*YOUR GOAL*. Copy out every record below, word for word.
..............................
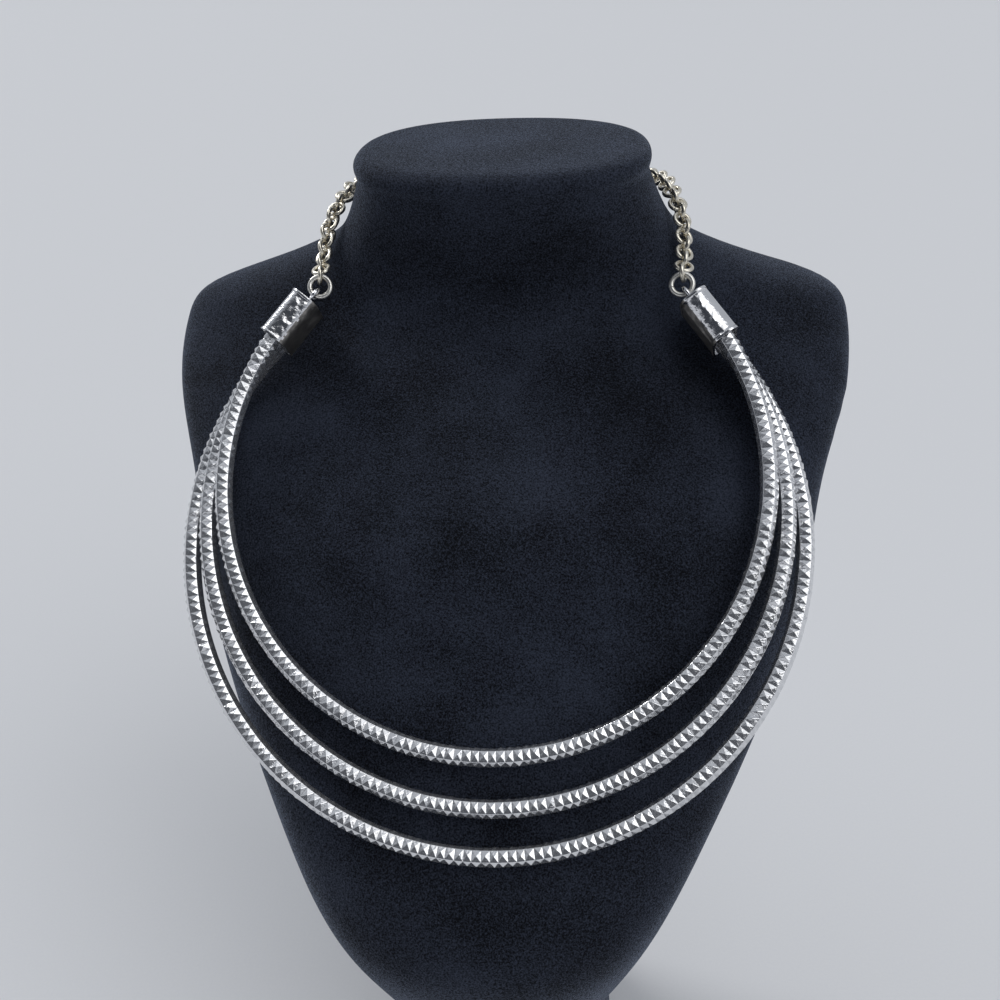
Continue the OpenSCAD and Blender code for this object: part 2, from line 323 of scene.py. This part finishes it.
def rowPlace(row):
    # centre, radius and half sweep of a row's circle, from its mouth and its lowest point
    c = collarShape
    lean, turn = math.radians(c["lean"]), math.radians(c["capAngle"])
    out = row * c["pitch"] * math.sin(lean)
    mouth = Vector((c["mouthX"] + out * math.cos(turn), -c["mouthBack"] - out * math.sin(turn),
                    row * c["pitch"] * math.cos(lean)))
    fall, sink = c["reach"][row] - mouth.y, c["depth"][row] - mouth.z
    long = math.hypot(fall, sink)
    centre = (long ** 2 - mouth.x ** 2) / (2 * long)
    radius = long - centre
    halfSweep = math.pi / 2 + math.atan2(centre, mouth.x) + c["tubeIn"] / radius
    place = (collarFrame() @ Matrix.Translation((0, mouth.y, mouth.z))
             @ Matrix.Rotation(math.atan2(sink, fall), 4, "X") @ Matrix.Translation((0, centre, 0)))
    return place, radius, halfSweep


def tubeStart(length):
    # a ring with one side for each row of pyramids, at the start of the straight tube
    c = collarShape
    turn = math.radians(c["turn"] + 180 / c["around"])
    up = Vector((0, -math.cos(turn), math.sin(turn)))
    side = Vector((0, up.z, -up.y))
    deselectAll()
    bpy.ops.mesh.primitive_circle_add(vertices=c["around"], radius=c["valley"], fill_type="NOTHING")
    tube = bpy.context.object
    tube.matrix_world = (Matrix.Translation((-length / 2, 0, 0))
                         @ Matrix((side, up, (1, 0, 0))).transposed().to_4x4())
    applyPlace()
    return tube


def pullTiles(tube, tiles, repeats, length):
    # one set of tiles is pulled out of the ring, and the rest repeat it
    editAll()
    for t in tiles:
        bpy.ops.mesh.extrude_edges_move(TRANSFORM_OT_translate={"value": (t, 0, 0)})
    leaveEdit()
    array = tube.modifiers.new("array", "ARRAY")
    array.count = repeats
    array.use_relative_offset = False
    array.use_constant_offset = True
    array.constant_offset_displace = (length / repeats, 0, 0)
    array.use_merge_vertices = True
    array.merge_threshold = 0.01
    bpy.ops.object.modifier_apply(modifier="array")


def pressPyramids(tube, start, seed):
    # each tile becomes a pyramid, and the tips are left a little uneven, as pressed ones are
    c = collarShape
    corners = len(tube.data.vertices)
    editAll()
    bpy.ops.mesh.normals_make_consistent(inside=False)
    bpy.ops.mesh.poke(offset=c["tip"] - c["valley"] * math.cos(math.pi / c["around"]))
    leaveEdit()
    for v in tube.data.vertices:
        v.select = v.index >= corners
    bpy.ops.object.mode_set(mode="EDIT")
    bpy.context.tool_settings.mesh_select_mode = (True, False, False)
    # Blender numbers the new tips in another order each time. They are numbered by their distance from
    # a point beside the tube's start first, so that each tip is the same in every run
    scene.cursor.location = (start, *c["countFrom"])
    bpy.ops.mesh.sort_elements(type="CURSOR_DISTANCE", elements={"VERT"})
    scene.cursor.location = (0, 0, 0)
    bpy.ops.transform.vertex_random(offset=c["unevenTip"], uniform=1.0, normal=0.0, seed=seed)
    # both ends are closed
    bpy.ops.mesh.select_all(action="SELECT")
    bpy.ops.mesh.region_to_loop()
    bpy.ops.mesh.edge_face_add()
    leaveEdit()


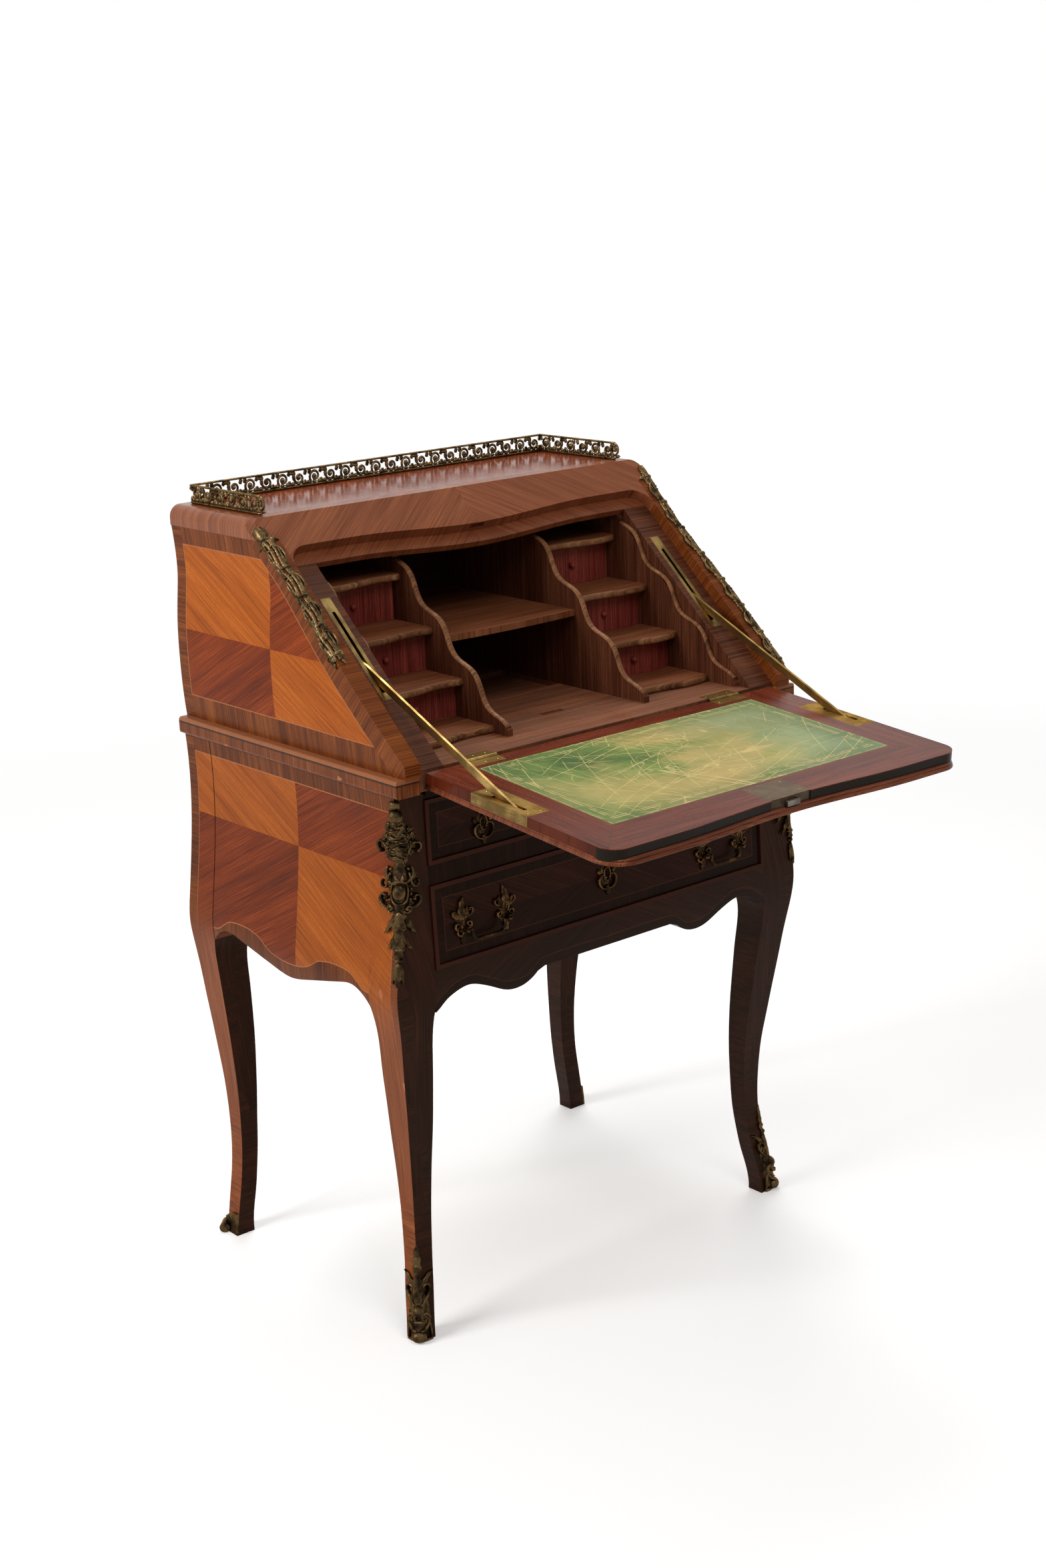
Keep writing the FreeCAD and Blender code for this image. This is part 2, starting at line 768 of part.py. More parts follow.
..............................
*CORRECT ANSWER*.
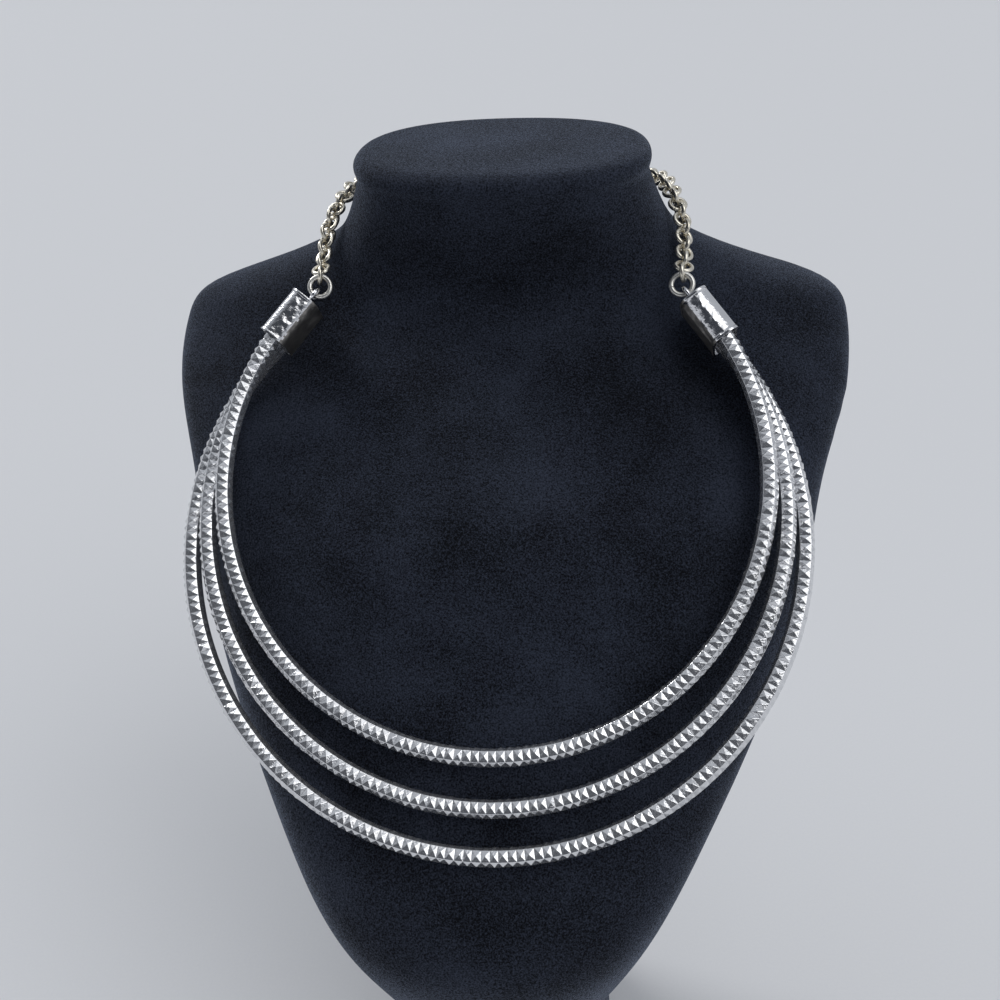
Continue the OpenSCAD and Blender code for this object: part 2, from line 323 of scene.py. This part finishes it.
def rowPlace(row):
    # centre, radius and half sweep of a row's circle, from its mouth and its lowest point
    c = collarShape
    lean, turn = math.radians(c["lean"]), math.radians(c["capAngle"])
    out = row * c["pitch"] * math.sin(lean)
    mouth = Vector((c["mouthX"] + out * math.cos(turn), -c["mouthBack"] - out * math.sin(turn),
                    row * c["pitch"] * math.cos(lean)))
    fall, sink = c["reach"][row] - mouth.y, c["depth"][row] - mouth.z
    long = math.hypot(fall, sink)
    centre = (long ** 2 - mouth.x ** 2) / (2 * long)
    radius = long - centre
    halfSweep = math.pi / 2 + math.atan2(centre, mouth.x) + c["tubeIn"] / radius
    place = (collarFrame() @ Matrix.Translation((0, mouth.y, mouth.z))
             @ Matrix.Rotation(math.atan2(sink, fall), 4, "X") @ Matrix.Translation((0, centre, 0)))
    return place, radius, halfSweep


def tubeStart(length):
    # a ring with one side for each row of pyramids, at the start of the straight tube
    c = collarShape
    turn = math.radians(c["turn"] + 180 / c["around"])
    up = Vector((0, -math.cos(turn), math.sin(turn)))
    side = Vector((0, up.z, -up.y))
    deselectAll()
    bpy.ops.mesh.primitive_circle_add(vertices=c["around"], radius=c["valley"], fill_type="NOTHING")
    tube = bpy.context.object
    tube.matrix_world = (Matrix.Translation((-length / 2, 0, 0))
                         @ Matrix((side, up, (1, 0, 0))).transposed().to_4x4())
    applyPlace()
    return tube


def pullTiles(tube, tiles, repeats, length):
    # one set of tiles is pulled out of the ring, and the rest repeat it
    editAll()
    for t in tiles:
        bpy.ops.mesh.extrude_edges_move(TRANSFORM_OT_translate={"value": (t, 0, 0)})
    leaveEdit()
    array = tube.modifiers.new("array", "ARRAY")
    array.count = repeats
    array.use_relative_offset = False
    array.use_constant_offset = True
    array.constant_offset_displace = (length / repeats, 0, 0)
    array.use_merge_vertices = True
    array.merge_threshold = 0.01
    bpy.ops.object.modifier_apply(modifier="array")


def pressPyramids(tube, start, seed):
    # each tile becomes a pyramid, and the tips are left a little uneven, as pressed ones are
    c = collarShape
    corners = len(tube.data.vertices)
    editAll()
    bpy.ops.mesh.normals_make_consistent(inside=False)
    bpy.ops.mesh.poke(offset=c["tip"] - c["valley"] * math.cos(math.pi / c["around"]))
    leaveEdit()
    for v in tube.data.vertices:
        v.select = v.index >= corners
    bpy.ops.object.mode_set(mode="EDIT")
    bpy.context.tool_settings.mesh_select_mode = (True, False, False)
    # Blender numbers the new tips in another order each time. They are numbered by their distance from
    # a point beside the tube's start first, so that each tip is the same in every run
    scene.cursor.location = (start, *c["countFrom"])
    bpy.ops.mesh.sort_elements(type="CURSOR_DISTANCE", elements={"VERT"})
    scene.cursor.location = (0, 0, 0)
    bpy.ops.transform.vertex_random(offset=c["unevenTip"], uniform=1.0, normal=0.0, seed=seed)
    # both ends are closed
    bpy.ops.mesh.select_all(action="SELECT")
    bpy.ops.mesh.region_to_loop()
    bpy.ops.mesh.edge_face_add()
    leaveEdit()


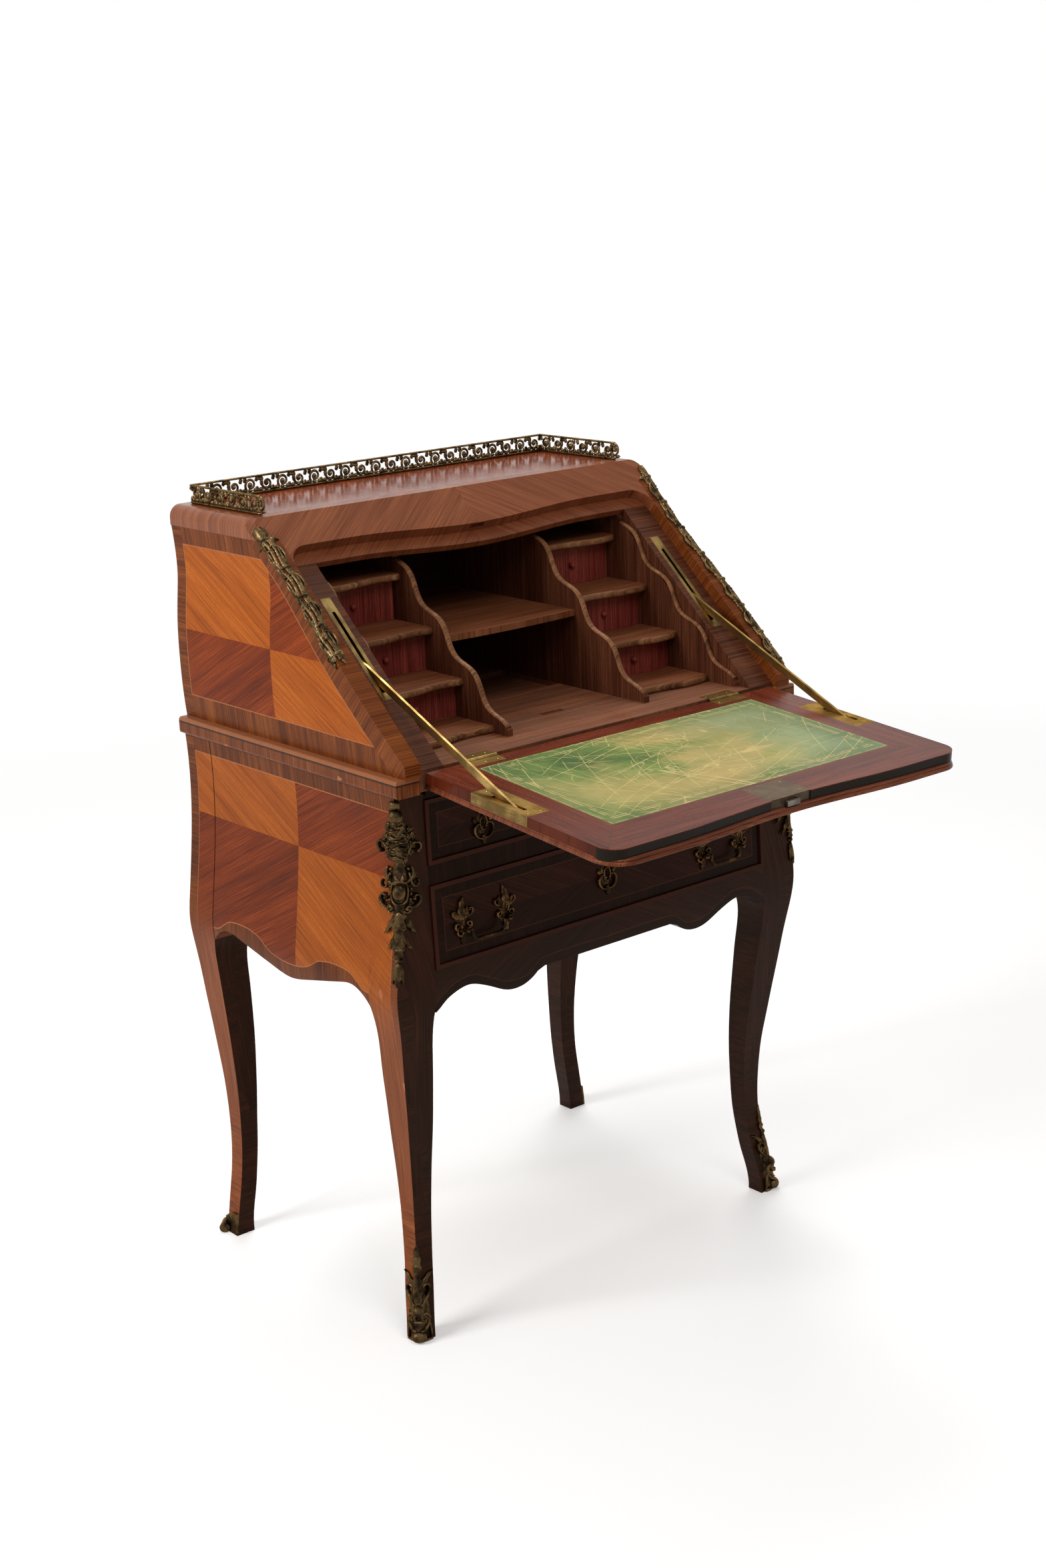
Keep writing the FreeCAD and Blender code for this image. This is part 2, starting at line 768 of part.py. More parts follow.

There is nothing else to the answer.